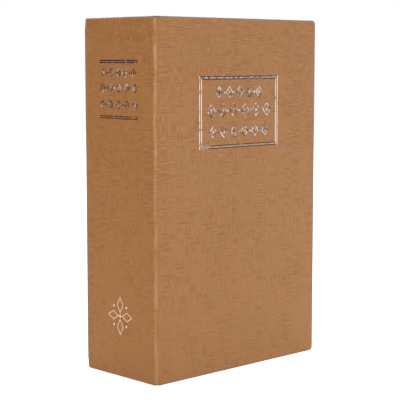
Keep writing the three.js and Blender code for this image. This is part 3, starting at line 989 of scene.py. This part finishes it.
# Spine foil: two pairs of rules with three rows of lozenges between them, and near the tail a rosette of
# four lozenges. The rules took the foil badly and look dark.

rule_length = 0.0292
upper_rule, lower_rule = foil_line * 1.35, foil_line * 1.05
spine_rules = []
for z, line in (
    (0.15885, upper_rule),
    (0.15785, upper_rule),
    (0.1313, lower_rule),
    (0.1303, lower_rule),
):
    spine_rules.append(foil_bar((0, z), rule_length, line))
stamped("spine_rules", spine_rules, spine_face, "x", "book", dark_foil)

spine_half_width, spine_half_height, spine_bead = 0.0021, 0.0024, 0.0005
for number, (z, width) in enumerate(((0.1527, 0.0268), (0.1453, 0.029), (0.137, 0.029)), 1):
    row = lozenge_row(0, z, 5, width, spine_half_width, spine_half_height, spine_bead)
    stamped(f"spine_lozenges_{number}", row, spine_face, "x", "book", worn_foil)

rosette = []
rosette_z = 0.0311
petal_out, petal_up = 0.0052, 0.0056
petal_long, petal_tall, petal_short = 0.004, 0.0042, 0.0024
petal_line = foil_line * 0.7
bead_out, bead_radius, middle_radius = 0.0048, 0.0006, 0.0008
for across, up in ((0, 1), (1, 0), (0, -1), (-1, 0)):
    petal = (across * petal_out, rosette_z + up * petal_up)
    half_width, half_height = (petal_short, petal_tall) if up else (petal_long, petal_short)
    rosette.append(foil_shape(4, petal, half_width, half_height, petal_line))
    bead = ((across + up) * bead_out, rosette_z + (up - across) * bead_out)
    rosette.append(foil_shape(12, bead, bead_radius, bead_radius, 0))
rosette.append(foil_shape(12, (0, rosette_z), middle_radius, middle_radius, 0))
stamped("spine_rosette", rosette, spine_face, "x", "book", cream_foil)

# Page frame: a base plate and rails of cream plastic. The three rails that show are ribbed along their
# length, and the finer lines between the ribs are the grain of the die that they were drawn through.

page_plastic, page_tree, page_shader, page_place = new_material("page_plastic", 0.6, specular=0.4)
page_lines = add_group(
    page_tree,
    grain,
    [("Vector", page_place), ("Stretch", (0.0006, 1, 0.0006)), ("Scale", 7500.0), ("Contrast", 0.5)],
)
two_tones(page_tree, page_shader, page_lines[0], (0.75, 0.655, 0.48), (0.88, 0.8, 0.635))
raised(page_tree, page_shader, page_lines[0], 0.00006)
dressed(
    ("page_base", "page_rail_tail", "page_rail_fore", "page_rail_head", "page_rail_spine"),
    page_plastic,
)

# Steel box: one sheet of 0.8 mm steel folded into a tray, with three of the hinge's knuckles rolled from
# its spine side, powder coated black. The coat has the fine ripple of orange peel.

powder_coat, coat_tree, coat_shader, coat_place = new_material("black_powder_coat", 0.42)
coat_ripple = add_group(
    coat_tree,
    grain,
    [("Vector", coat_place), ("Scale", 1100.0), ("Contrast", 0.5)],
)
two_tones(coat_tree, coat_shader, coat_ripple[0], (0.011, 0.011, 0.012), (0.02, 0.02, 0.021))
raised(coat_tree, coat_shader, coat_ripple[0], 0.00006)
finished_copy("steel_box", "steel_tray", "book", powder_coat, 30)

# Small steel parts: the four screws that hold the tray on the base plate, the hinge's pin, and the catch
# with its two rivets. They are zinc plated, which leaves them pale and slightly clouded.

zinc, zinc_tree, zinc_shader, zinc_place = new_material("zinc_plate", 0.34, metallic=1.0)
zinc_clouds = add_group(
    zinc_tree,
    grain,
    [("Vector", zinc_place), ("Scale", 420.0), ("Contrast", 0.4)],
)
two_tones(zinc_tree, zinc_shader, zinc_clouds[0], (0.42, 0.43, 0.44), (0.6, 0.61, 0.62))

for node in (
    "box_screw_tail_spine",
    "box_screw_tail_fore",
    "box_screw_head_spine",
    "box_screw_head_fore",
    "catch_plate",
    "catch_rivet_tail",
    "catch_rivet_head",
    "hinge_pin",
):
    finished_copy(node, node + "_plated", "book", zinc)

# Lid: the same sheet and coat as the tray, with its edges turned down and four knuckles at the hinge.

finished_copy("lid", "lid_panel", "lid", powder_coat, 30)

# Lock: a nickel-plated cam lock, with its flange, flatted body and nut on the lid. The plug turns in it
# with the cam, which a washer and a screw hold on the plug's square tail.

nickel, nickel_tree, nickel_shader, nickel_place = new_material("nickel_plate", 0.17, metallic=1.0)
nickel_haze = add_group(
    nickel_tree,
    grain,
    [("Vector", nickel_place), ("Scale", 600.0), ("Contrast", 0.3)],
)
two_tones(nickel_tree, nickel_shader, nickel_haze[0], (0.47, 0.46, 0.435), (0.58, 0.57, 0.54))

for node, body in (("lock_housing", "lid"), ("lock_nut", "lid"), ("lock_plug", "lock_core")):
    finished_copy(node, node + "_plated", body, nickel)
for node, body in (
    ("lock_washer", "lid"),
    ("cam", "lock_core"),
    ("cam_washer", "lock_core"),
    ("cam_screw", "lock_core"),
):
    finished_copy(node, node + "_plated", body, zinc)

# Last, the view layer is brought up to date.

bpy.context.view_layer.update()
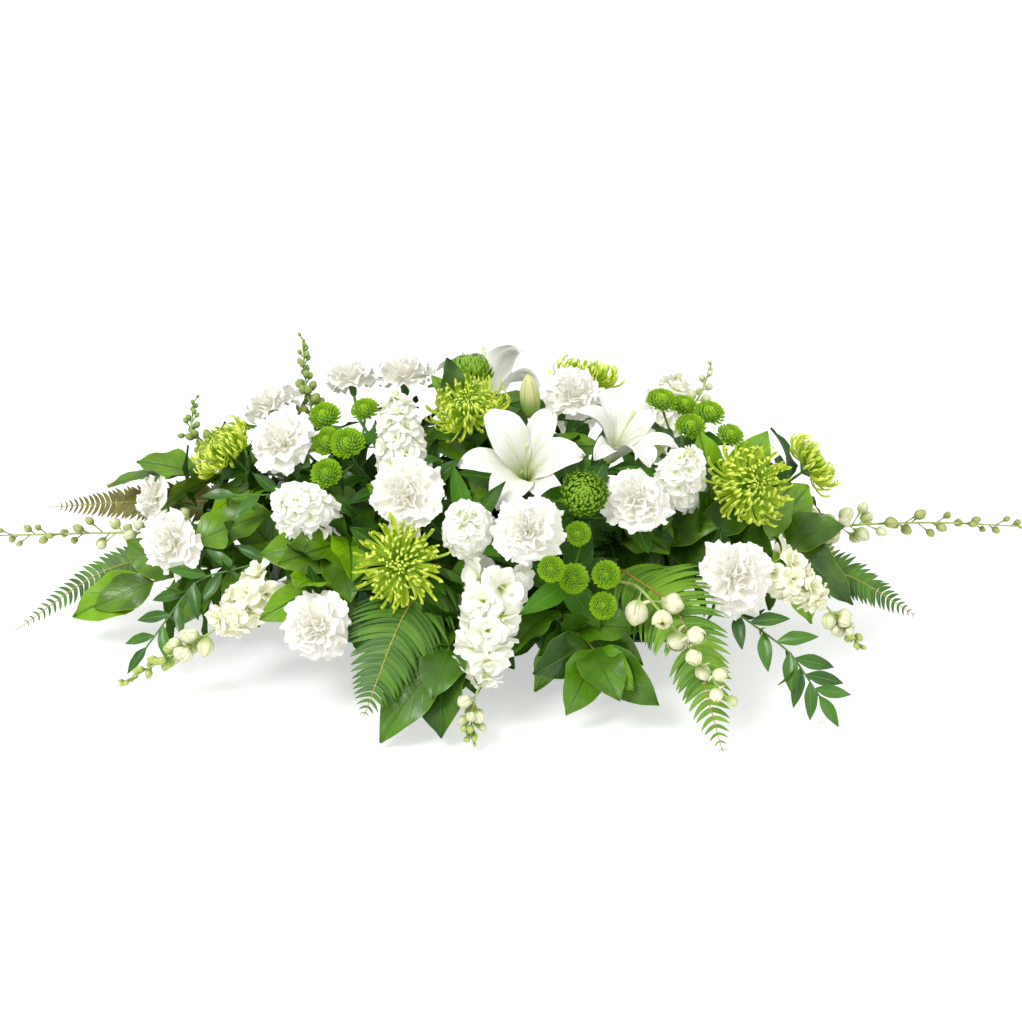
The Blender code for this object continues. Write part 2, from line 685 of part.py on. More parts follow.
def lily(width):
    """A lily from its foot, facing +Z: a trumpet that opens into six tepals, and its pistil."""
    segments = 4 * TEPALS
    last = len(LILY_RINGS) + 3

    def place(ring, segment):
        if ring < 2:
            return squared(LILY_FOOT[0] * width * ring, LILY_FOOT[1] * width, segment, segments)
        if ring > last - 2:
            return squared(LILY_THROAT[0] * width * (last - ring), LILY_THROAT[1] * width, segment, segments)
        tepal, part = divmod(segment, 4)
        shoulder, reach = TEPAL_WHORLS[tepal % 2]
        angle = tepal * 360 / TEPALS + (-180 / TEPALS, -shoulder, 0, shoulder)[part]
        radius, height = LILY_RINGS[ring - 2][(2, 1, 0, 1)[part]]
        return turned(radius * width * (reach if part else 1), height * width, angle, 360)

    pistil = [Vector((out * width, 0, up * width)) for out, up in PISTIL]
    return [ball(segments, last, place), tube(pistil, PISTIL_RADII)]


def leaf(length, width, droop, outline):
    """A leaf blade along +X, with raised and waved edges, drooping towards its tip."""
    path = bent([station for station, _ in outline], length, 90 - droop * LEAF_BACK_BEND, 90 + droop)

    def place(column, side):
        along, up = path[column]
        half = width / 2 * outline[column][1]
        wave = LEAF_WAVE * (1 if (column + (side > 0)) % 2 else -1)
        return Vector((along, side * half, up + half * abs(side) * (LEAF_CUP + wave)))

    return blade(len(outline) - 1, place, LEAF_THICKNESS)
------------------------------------
• _Set problem_:
Output all of the material, please, exactly as it stands.

• _Output of the task_:
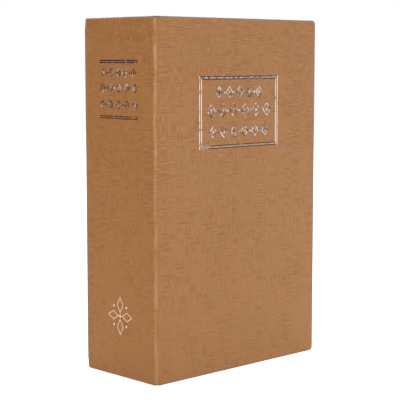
Keep writing the three.js and Blender code for this image. This is part 3, starting at line 989 of scene.py. This part finishes it.
# Spine foil: two pairs of rules with three rows of lozenges between them, and near the tail a rosette of
# four lozenges. The rules took the foil badly and look dark.

rule_length = 0.0292
upper_rule, lower_rule = foil_line * 1.35, foil_line * 1.05
spine_rules = []
for z, line in (
    (0.15885, upper_rule),
    (0.15785, upper_rule),
    (0.1313, lower_rule),
    (0.1303, lower_rule),
):
    spine_rules.append(foil_bar((0, z), rule_length, line))
stamped("spine_rules", spine_rules, spine_face, "x", "book", dark_foil)

spine_half_width, spine_half_height, spine_bead = 0.0021, 0.0024, 0.0005
for number, (z, width) in enumerate(((0.1527, 0.0268), (0.1453, 0.029), (0.137, 0.029)), 1):
    row = lozenge_row(0, z, 5, width, spine_half_width, spine_half_height, spine_bead)
    stamped(f"spine_lozenges_{number}", row, spine_face, "x", "book", worn_foil)

rosette = []
rosette_z = 0.0311
petal_out, petal_up = 0.0052, 0.0056
petal_long, petal_tall, petal_short = 0.004, 0.0042, 0.0024
petal_line = foil_line * 0.7
bead_out, bead_radius, middle_radius = 0.0048, 0.0006, 0.0008
for across, up in ((0, 1), (1, 0), (0, -1), (-1, 0)):
    petal = (across * petal_out, rosette_z + up * petal_up)
    half_width, half_height = (petal_short, petal_tall) if up else (petal_long, petal_short)
    rosette.append(foil_shape(4, petal, half_width, half_height, petal_line))
    bead = ((across + up) * bead_out, rosette_z + (up - across) * bead_out)
    rosette.append(foil_shape(12, bead, bead_radius, bead_radius, 0))
rosette.append(foil_shape(12, (0, rosette_z), middle_radius, middle_radius, 0))
stamped("spine_rosette", rosette, spine_face, "x", "book", cream_foil)

# Page frame: a base plate and rails of cream plastic. The three rails that show are ribbed along their
# length, and the finer lines between the ribs are the grain of the die that they were drawn through.

page_plastic, page_tree, page_shader, page_place = new_material("page_plastic", 0.6, specular=0.4)
page_lines = add_group(
    page_tree,
    grain,
    [("Vector", page_place), ("Stretch", (0.0006, 1, 0.0006)), ("Scale", 7500.0), ("Contrast", 0.5)],
)
two_tones(page_tree, page_shader, page_lines[0], (0.75, 0.655, 0.48), (0.88, 0.8, 0.635))
raised(page_tree, page_shader, page_lines[0], 0.00006)
dressed(
    ("page_base", "page_rail_tail", "page_rail_fore", "page_rail_head", "page_rail_spine"),
    page_plastic,
)

# Steel box: one sheet of 0.8 mm steel folded into a tray, with three of the hinge's knuckles rolled from
# its spine side, powder coated black. The coat has the fine ripple of orange peel.

powder_coat, coat_tree, coat_shader, coat_place = new_material("black_powder_coat", 0.42)
coat_ripple = add_group(
    coat_tree,
    grain,
    [("Vector", coat_place), ("Scale", 1100.0), ("Contrast", 0.5)],
)
two_tones(coat_tree, coat_shader, coat_ripple[0], (0.011, 0.011, 0.012), (0.02, 0.02, 0.021))
raised(coat_tree, coat_shader, coat_ripple[0], 0.00006)
finished_copy("steel_box", "steel_tray", "book", powder_coat, 30)

# Small steel parts: the four screws that hold the tray on the base plate, the hinge's pin, and the catch
# with its two rivets. They are zinc plated, which leaves them pale and slightly clouded.

zinc, zinc_tree, zinc_shader, zinc_place = new_material("zinc_plate", 0.34, metallic=1.0)
zinc_clouds = add_group(
    zinc_tree,
    grain,
    [("Vector", zinc_place), ("Scale", 420.0), ("Contrast", 0.4)],
)
two_tones(zinc_tree, zinc_shader, zinc_clouds[0], (0.42, 0.43, 0.44), (0.6, 0.61, 0.62))

for node in (
    "box_screw_tail_spine",
    "box_screw_tail_fore",
    "box_screw_head_spine",
    "box_screw_head_fore",
    "catch_plate",
    "catch_rivet_tail",
    "catch_rivet_head",
    "hinge_pin",
):
    finished_copy(node, node + "_plated", "book", zinc)

# Lid: the same sheet and coat as the tray, with its edges turned down and four knuckles at the hinge.

finished_copy("lid", "lid_panel", "lid", powder_coat, 30)

# Lock: a nickel-plated cam lock, with its flange, flatted body and nut on the lid. The plug turns in it
# with the cam, which a washer and a screw hold on the plug's square tail.

nickel, nickel_tree, nickel_shader, nickel_place = new_material("nickel_plate", 0.17, metallic=1.0)
nickel_haze = add_group(
    nickel_tree,
    grain,
    [("Vector", nickel_place), ("Scale", 600.0), ("Contrast", 0.3)],
)
two_tones(nickel_tree, nickel_shader, nickel_haze[0], (0.47, 0.46, 0.435), (0.58, 0.57, 0.54))

for node, body in (("lock_housing", "lid"), ("lock_nut", "lid"), ("lock_plug", "lock_core")):
    finished_copy(node, node + "_plated", body, nickel)
for node, body in (
    ("lock_washer", "lid"),
    ("cam", "lock_core"),
    ("cam_washer", "lock_core"),
    ("cam_screw", "lock_core"),
):
    finished_copy(node, node + "_plated", body, zinc)

# Last, the view layer is brought up to date.

bpy.context.view_layer.update()
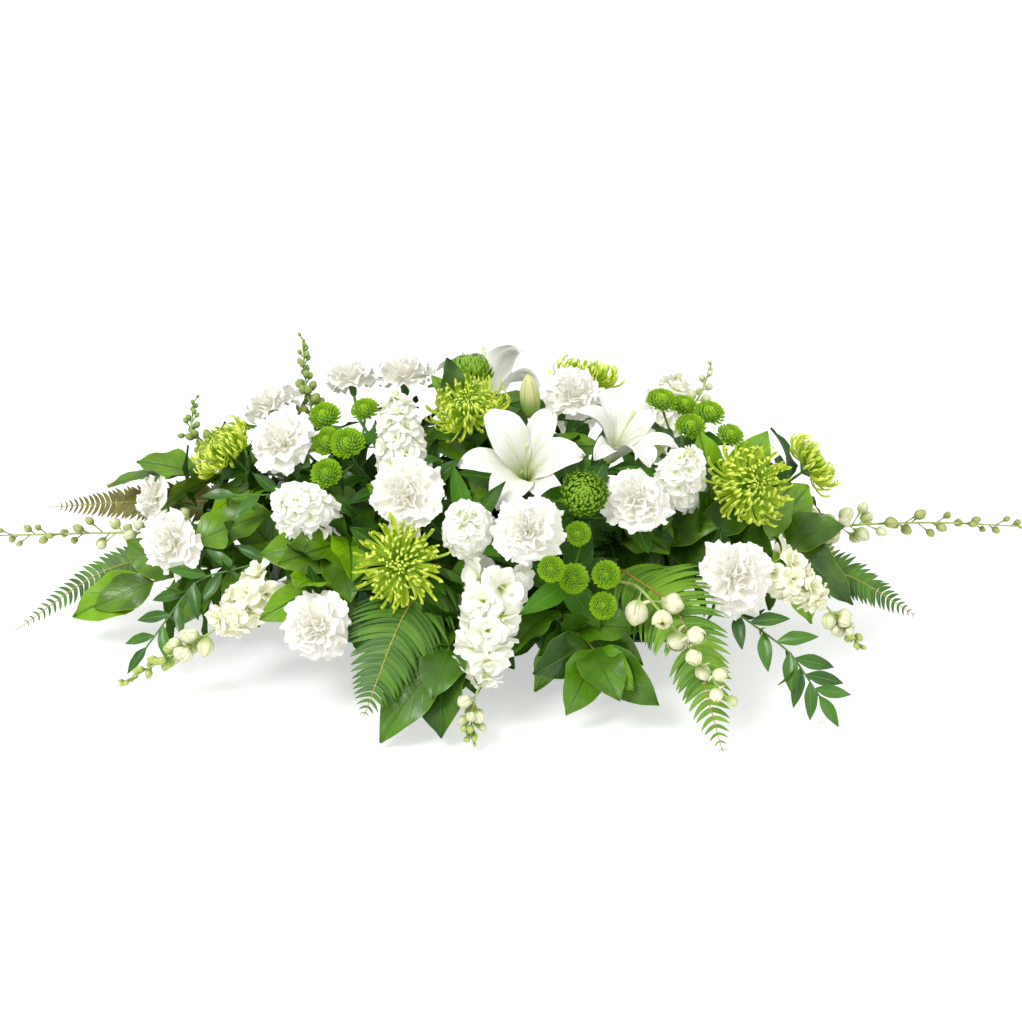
The Blender code for this object continues. Write part 2, from line 685 of part.py on. More parts follow.
def lily(width):
    """A lily from its foot, facing +Z: a trumpet that opens into six tepals, and its pistil."""
    segments = 4 * TEPALS
    last = len(LILY_RINGS) + 3

    def place(ring, segment):
        if ring < 2:
            return squared(LILY_FOOT[0] * width * ring, LILY_FOOT[1] * width, segment, segments)
        if ring > last - 2:
            return squared(LILY_THROAT[0] * width * (last - ring), LILY_THROAT[1] * width, segment, segments)
        tepal, part = divmod(segment, 4)
        shoulder, reach = TEPAL_WHORLS[tepal % 2]
        angle = tepal * 360 / TEPALS + (-180 / TEPALS, -shoulder, 0, shoulder)[part]
        radius, height = LILY_RINGS[ring - 2][(2, 1, 0, 1)[part]]
        return turned(radius * width * (reach if part else 1), height * width, angle, 360)

    pistil = [Vector((out * width, 0, up * width)) for out, up in PISTIL]
    return [ball(segments, last, place), tube(pistil, PISTIL_RADII)]


def leaf(length, width, droop, outline):
    """A leaf blade along +X, with raised and waved edges, drooping towards its tip."""
    path = bent([station for station, _ in outline], length, 90 - droop * LEAF_BACK_BEND, 90 + droop)

    def place(column, side):
        along, up = path[column]
        half = width / 2 * outline[column][1]
        wave = LEAF_WAVE * (1 if (column + (side > 0)) % 2 else -1)
        return Vector((along, side * half, up + half * abs(side) * (LEAF_CUP + wave)))

    return blade(len(outline) - 1, place, LEAF_THICKNESS)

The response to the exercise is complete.